Information supplied —
_ _ _ _ _ _ _
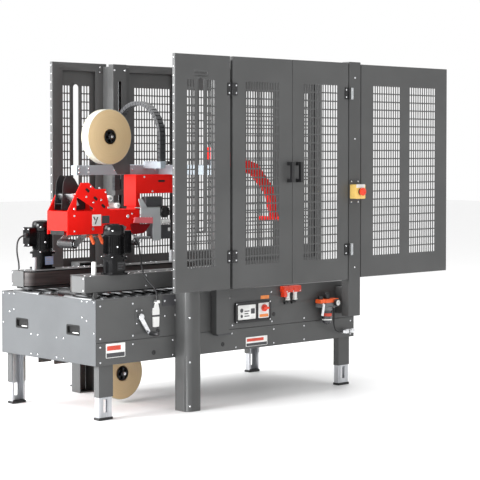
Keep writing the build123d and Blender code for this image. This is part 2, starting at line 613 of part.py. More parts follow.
with BuildPart() as head_crossbar:
    slab(*CROSSBAR_X, -CROSSBAR_HALF, CROSSBAR_HALF, *BEAM_Z)
    slab(BEAM_START, CROSSBAR_X[0], *BEAM_Y, *BEAM_Z)
    slab(712, 750, -108, BEAM_Y[0] + 1, 1310, CHAIN_ENDS[0])
    for side in SIDES.values():
        slab(ROD_X - TONGUE_HALF, ROD_X + TONGUE_HALF, *band(side, CROSSBAR_HALF, ROD_Y), *BEAM_Z)
        block = band(side, ROD_Y - BLOCK_HALF_Y, ROD_Y + BLOCK_HALF_Y)
        slab(ROD_X - BLOCK_HALF_X, ROD_X + BLOCK_HALF_X, *block, *BLOCK_Z)
        rod_z(ROD_X, side * ROD_Y, BLOCK_Z[0] - 1, BLOCK_Z[1] + 1, ROD_RADIUS + RUNNING, Mode.SUBTRACT)
    slab(CROSSBAR_X[1], KICKER_BEAM_END, -30, 30, *BEAM_Z)
    for side in SIDES.values():
        slab(KICKER_X - 40, KICKER_X + 40, *band(side, 24, 30), BEAM_Z[1] - 1, KICKER_Z + 30)
        rod_y(KICKER_X, side * 23, side * 31, KICKER_Z, 8 + RUNNING, Mode.SUBTRACT)
save(head_crossbar, "head_crossbar")

with BuildPart() as head_arm:
    slab(ARM_X, CROSSBAR_X[1], -ARM_HALF, ARM_HALF, *ARM_Z)
    inner = ARM_HALF - 5
    slab(ARM_X + 8, CROSSBAR_X[1] + 1, -inner, inner, ARM_Z[0] + 5, ARM_Z[1] - 5, Mode.SUBTRACT)
    slab(ARM_X, ARM_X + 8, -ARM_HALF, ARM_HALF, 1098, ARM_Z[1])
save(head_arm, "head_arm")

# ---------------------------------------------------------------- upper taping head
HEAD_HALF = 90.0
HEAD_PLATE = 6.0
HEAD_X = (70.0, 572.0)
LOWER_HEAD_X = (70.0, 652.0)
UPPER_Z = (956.0, 1083.0)
ARM_PIVOTS = {"exit": 245.0, "infeed": 470.0}
PIVOT_RADIUS = 8.0
UPPER_PIVOT_Z = 985.0
APPLY_ROLLER = 25.0
UPPER_ROLLER = {"exit": (140.0, 905.0), "infeed": (575.0, 905.0)}
LOWER_PIVOT_Z = 588.0
LOWER_ROLLER = {"exit": (145.0, 636.0), "infeed": (570.0, 636.0)}
HANGER_X = (540.0, 620.0)
HANGER_HALF = 40.0

with BuildPart() as upper_head_frame:
    for side in SIDES.values():
        plate = band(side, HEAD_HALF - HEAD_PLATE, HEAD_HALF)
        slab(*HEAD_X, *plate, *UPPER_Z)
        with BuildSketch(side_plane(side * HEAD_HALF)):
            with BuildLine():
                Polyline((at(72), 1083), (at(166), 1236), (at(216), 1236), (at(262), 1200),
                         (at(334), 1200), (at(362), 1083), close=True)
            make_face()
            with BuildLine():
                Polyline((at(131), 1083), (at(136), 1160), (at(250), 1098), (at(250), 1083), close=True)
            make_face(mode=Mode.SUBTRACT)
        extrude(amount=side * HEAD_PLATE)
        for x in ARM_PIVOTS.values():
            bore = (side * (HEAD_HALF - HEAD_PLATE - 1), side * (HEAD_HALF + 1))
            rod_y(x, *bore, UPPER_PIVOT_Z, PIVOT_RADIUS + RUNNING, Mode.SUBTRACT)
    slab(HEAD_X[0], HEAD_X[0] + 6, -HEAD_HALF, HEAD_HALF, 978, UPPER_Z[1])
    slab(480, HEAD_X[1], -HEAD_HALF, HEAD_HALF, UPPER_Z[1] - 6, UPPER_Z[1])
    slab(*HANGER_X, -HANGER_HALF, HANGER_HALF, UPPER_Z[1] - 6, UPPER_Z[1])
    slab(ARM_X + 8, HANGER_X[1], -HANGER_HALF, HANGER_HALF, UPPER_Z[1] - 1, ARM_Z[0])
    slab(262, 330, -HEAD_HALF, HEAD_HALF, 1150, 1156)
save(upper_head_frame, "upper_head_frame")

with BuildPart() as lower_head_frame:
    for side in SIDES.values():
        plate = band(side, HEAD_HALF - HEAD_PLATE, HEAD_HALF)
        slab(*LOWER_HEAD_X, *plate, 480, 612)
        for x in ARM_PIVOTS.values():
            bore = (side * (HEAD_HALF - HEAD_PLATE - 1), side * (HEAD_HALF + 1))
            rod_y(x, *bore, LOWER_PIVOT_Z, PIVOT_RADIUS + RUNNING, Mode.SUBTRACT)
    slab(LOWER_HEAD_X[0], LOWER_HEAD_X[0] + 6, -HEAD_HALF, HEAD_HALF, 480, 590)
    slab(LOWER_HEAD_X[1] - 6, LOWER_HEAD_X[1], -HEAD_HALF, HEAD_HALF, 480, 590)
    slab(150, 560, -HEAD_HALF, HEAD_HALF, 480, 486)
    slab(LOWER_HEAD_X[1] - 1, CROSS_PLATES[1] - FRAME_SHEET, -40, 40, 480, 520)
    LOWER_ROLL_X = 495.0
    LOWER_ROLL_Z = 166.0
    slab(LOWER_ROLL_X - 30, LOWER_ROLL_X + 30, 37, 43, LOWER_ROLL_Z - 20, 481)
    rod_y(LOWER_ROLL_X, -40, 43, LOWER_ROLL_Z, 15)
save(lower_head_frame, "lower_head_frame")


def roller_arm(pivot_x, pivot_z, roller_x, roller_z):
    """Sprung arm of a taping head: two links on a pivot shaft that carry a tape roller."""
    with BuildPart() as arm:
        rod_y(pivot_x, -HEAD_HALF, HEAD_HALF, pivot_z, PIVOT_RADIUS)
        reach = math.hypot(roller_x - pivot_x, roller_z - pivot_z)
        turn = math.degrees(math.atan2(roller_z - pivot_z, roller_x - pivot_x))
        for y in (-66.0, 74.0):
            with BuildSketch(side_plane(y)):
                with Locations((at((pivot_x + roller_x) / 2), (pivot_z + roller_z) / 2)):
                    SlotCenterToCenter(reach, 32, rotation=turn)
            extrude(amount=8)
        rod_y(roller_x, -64, 64, roller_z, APPLY_ROLLER)
        rod_y(roller_x, -74, 74, roller_z, 8)
    return arm


for end, pivot_x in ARM_PIVOTS.items():
    save(roller_arm(pivot_x, UPPER_PIVOT_Z, *UPPER_ROLLER[end]), f"upper_arm_{end}")
    save(roller_arm(pivot_x, LOWER_PIVOT_Z, *LOWER_ROLLER[end]), f"lower_arm_{end}")

# ---------------------------------------------------------------- tape rolls
ROLL_X = 411.0
ROLL_Z = 1486.0
UPPER_ROLL_RADIUS = 153.0
LOWER_ROLL_RADIUS = 146.0
ROLL_HALF = 31.0
MANDREL = 15.0

with BuildPart() as roll_bracket:
    base = (at(565), 1300.0)
    hub = (at(ROLL_X), ROLL_Z)
    with BuildSketch(side_plane(42)):
        with BuildLine():
            Polyline((base[0] - 45, base[1] - 22), (base[0] + 45, base[1] - 22), (base[0] + 45, base[1] + 30),
                     (hub[0] + 34, hub[1] + 10), (hub[0] - 10, hub[1] + 34), (hub[0] - 30, hub[1] - 10), close=True)
        make_face()
    extrude(amount=5)
    rod_y(ROLL_X, -44, 38, ROLL_Z, MANDREL)
save(roll_bracket, "roll_bracket")


def tape_roll(x, z, radius):
    with BuildPart() as roll:
        rod_y(x, -ROLL_HALF, ROLL_HALF, z, radius)
        rod_y(x, -ROLL_HALF - 1, ROLL_HALF + 1, z, MANDREL + RUNNING, Mode.SUBTRACT)
    return roll


save(tape_roll(ROLL_X, ROLL_Z, UPPER_ROLL_RADIUS), "upper_tape_roll")
save(tape_roll(LOWER_ROLL_X, LOWER_ROLL_Z, LOWER_ROLL_RADIUS), "lower_tape_roll")

# ---------------------------------------------------------------- energy chain
CHAIN_X = (710.0, 752.0)
CHAIN_MIDDLE = 107.0
CHAIN_RADIUS = 215.0
CHAIN_THICK = 24.0
CHAIN_CENTRE_Z = 1478.0

with BuildPart() as energy_chain:
    with BuildSketch(Plane.YZ.offset(at(CHAIN_X[0]))):
        inner = CHAIN_RADIUS - CHAIN_THICK
        with Locations((CHAIN_MIDDLE, CHAIN_CENTRE_Z)):
            Circle(CHAIN_RADIUS)
            Circle(inner, mode=Mode.SUBTRACT)
        with Locations((CHAIN_MIDDLE, CHAIN_CENTRE_Z - CHAIN_RADIUS / 2)):
            Rectangle(2 * CHAIN_RADIUS, CHAIN_RADIUS, mode=Mode.SUBTRACT)
        near_run = CHAIN_MIDDLE - CHAIN_RADIUS + CHAIN_THICK / 2
        far_run = CHAIN_MIDDLE + CHAIN_RADIUS - CHAIN_THICK / 2
        with Locations((near_run, (CHAIN_ENDS[0] + CHAIN_CENTRE_Z) / 2)):
            Rectangle(CHAIN_THICK, CHAIN_CENTRE_Z - CHAIN_ENDS[0])
        with Locations((far_run, (CHAIN_ENDS[1] + CHAIN_CENTRE_Z) / 2)):
            Rectangle(CHAIN_THICK, CHAIN_CENTRE_Z - CHAIN_ENDS[1])
    extrude(amount=CHAIN_X[1] - CHAIN_X[0])
save(energy_chain, "energy_chain")

# ---------------------------------------------------------------- flap kicker
with BuildPart() as flap_kicker:
    with BuildSketch(side_plane(20)):
        with BuildLine():
            Polyline((at(1180), 1360), (at(1185), 1430), (at(1235), 1430), (at(1560), 1330),
                     (at(1700), 1180), (at(1740), 985), (at(1700), 985), (at(1655), 1150),
                     (at(1530), 1270), (at(1235), 1345), close=True)
        make_face()
    extrude(amount=40)
    rod_y(KICKER_X, -30, 30, KICKER_Z, 8)
    rod_y(1720, -120, 120, 995, 14)
save(flap_kicker, "flap_kicker")

# ---------------------------------------------------------------- cables and the air hose
# Routes are control points from the exit end plate, along the way that each cord hangs.
CABLE = 9.0
HOSE = 8.0
CORDS = {
    "motor_cable_near": (CABLE, (
        (314, -305, 942), (346, -305, 942), (374, -309, 922), (380, -322, 876), (374, -338, 824),
        (370, -354, 768), (378, -384, 714), (398, -420, 678), (406, -434, 646), (406, -434, 608))),
    "motor_cable_far": (CABLE, (
        (90, 305, 940), (56, 305, 940), (26, 304, 914), (20, 304, 868), (24, 303, 826),
        (34, 303, 788), (34, 303, 750))),
    "air_hose": (HOSE, (
        (1762, SERVICE_Y, 490), (1762, SERVICE_Y, 455), (1759, SERVICE_Y - 3, 415),
        (1757, SERVICE_Y - 3, 375), (1777, SERVICE_Y - 1, 341), (1808, SERVICE_Y, 330),
        (1835, SERVICE_Y, 330))),
}


def arc_radii(points):
    """As large an arc at each inner point as its two runs allow."""
    radii = []
    for before, point, after in zip(points[:-2], points[1:-1], points[2:]):
        run_in = Vector(*point) - Vector(*before)
        run_out = Vector(*after) - Vector(*point)
        turn = math.radians(run_in.get_angle(run_out))
        radii.append(0.45 * min(run_in.length, run_out.length) / math.tan(turn / 2))
    return radii


for cord_name, (diameter, route) in CORDS.items():
    points = [(at(x), y, z) for x, y, z in route]
    radii = arc_radii(points)
    with BuildPart() as cord:
        with BuildLine() as path:
            FilletPolyline(*points, radius=radii)
        with BuildSketch(Plane(origin=path.line @ 0, z_dir=path.line % 0)):
            Circle(diameter / 2)
        sweep()
    length = path.wires()[0].length
    section = math.pi * diameter ** 2 / 4
    print(cord_name, "length", round(length, 1), "volume ratio", round(cord.part.volume / (section * length), 3),
          "radii in diameters", [round(radius / diameter, 1) for radius in radii])
    save(cord, cord_name)
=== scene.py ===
import math

import bmesh
import bpy
from mathutils import Matrix, Vector
from mathutils.geometry import tessellate_polygon


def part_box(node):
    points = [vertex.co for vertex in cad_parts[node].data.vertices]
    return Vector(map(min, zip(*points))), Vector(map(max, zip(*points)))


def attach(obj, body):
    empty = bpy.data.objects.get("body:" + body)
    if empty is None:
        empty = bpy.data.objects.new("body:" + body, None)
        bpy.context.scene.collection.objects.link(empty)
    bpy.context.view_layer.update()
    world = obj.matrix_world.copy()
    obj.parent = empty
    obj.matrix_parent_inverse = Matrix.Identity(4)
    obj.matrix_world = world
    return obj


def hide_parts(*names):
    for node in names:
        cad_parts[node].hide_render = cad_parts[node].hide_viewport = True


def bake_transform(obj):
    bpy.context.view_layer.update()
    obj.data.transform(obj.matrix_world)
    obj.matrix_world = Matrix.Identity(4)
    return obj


# Carton sealing machine. Metres. X of a place is counted from the exit end plate, as the
# machine's drawings do; a Shape adds EXIT when it becomes a piece. Y is across, Z is up.
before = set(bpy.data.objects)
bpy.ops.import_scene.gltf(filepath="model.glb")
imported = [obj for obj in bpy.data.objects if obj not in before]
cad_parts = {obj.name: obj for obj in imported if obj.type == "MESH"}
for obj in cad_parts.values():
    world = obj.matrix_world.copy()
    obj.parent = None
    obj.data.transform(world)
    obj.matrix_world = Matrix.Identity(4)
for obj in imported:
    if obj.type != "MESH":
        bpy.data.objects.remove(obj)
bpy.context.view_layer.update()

EXIT, BED_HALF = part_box("end_plates")[0][0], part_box("end_plates")[1][1]
BED_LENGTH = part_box("end_plates")[1][0] - EXIT
BED_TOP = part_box("end_plates")[1][2]
GUARD_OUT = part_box("wing_guards")[1][1]
NEAR, FAR = -1, 1
SIDES = {"near": NEAR, "far": FAR}


def span(node):
    """Limits of a CAD node, with X counted from the exit end plate: x0, x1, y0, y1, z0, z1."""
    low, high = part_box(node)
    return low[0] - EXIT, high[0] - EXIT, low[1], high[1], low[2], high[2]


# ---------------------------------------------------------------- camera
CAMERA_PLACE = (-6.423, -6.8465, 1.400)
CAMERA_TURN = math.radians(43.53)       # from +Y towards +X
CAMERA_TILT = math.radians(1.787)       # downwards; the small shift keeps uprights upright
CAMERA_SHIFT = -0.080
CAMERA_LENS = 118.3

camera = bpy.data.objects.new("camera", bpy.data.cameras.new("camera"))
camera.data.lens = CAMERA_LENS
camera.data.shift_y = CAMERA_SHIFT
camera.location = CAMERA_PLACE
camera.rotation_euler = (math.radians(90) - CAMERA_TILT, 0, -CAMERA_TURN)
bpy.context.scene.collection.objects.link(camera)
bpy.context.scene.camera = camera


# ---------------------------------------------------------------- node helpers for materials
def new_material(name, colour, roughness, metallic=0.0):
    material = bpy.data.materials.new(name)
    material.use_nodes = True
    tree = material.node_tree
    shader = tree.nodes["Principled BSDF"]
    shader.inputs["Base Color"].default_value = (*colour, 1)
    shader.inputs["Roughness"].default_value = roughness
    shader.inputs["Metallic"].default_value = metallic
    return material, tree, shader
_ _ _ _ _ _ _
The exercise — Extract verbatim only those lines that run from the line with "length = path.wires()[0].length" to the line with "if empty is", inclusive.

Response —
    length = path.wires()[0].length
    section = math.pi * diameter ** 2 / 4
    print(cord_name, "length", round(length, 1), "volume ratio", round(cord.part.volume / (section * length), 3),
          "radii in diameters", [round(radius / diameter, 1) for radius in radii])
    save(cord, cord_name)
=== scene.py ===
import math

import bmesh
import bpy
from mathutils import Matrix, Vector
from mathutils.geometry import tessellate_polygon


def part_box(node):
    points = [vertex.co for vertex in cad_parts[node].data.vertices]
    return Vector(map(min, zip(*points))), Vector(map(max, zip(*points)))


def attach(obj, body):
    empty = bpy.data.objects.get("body:" + body)
    if empty is None:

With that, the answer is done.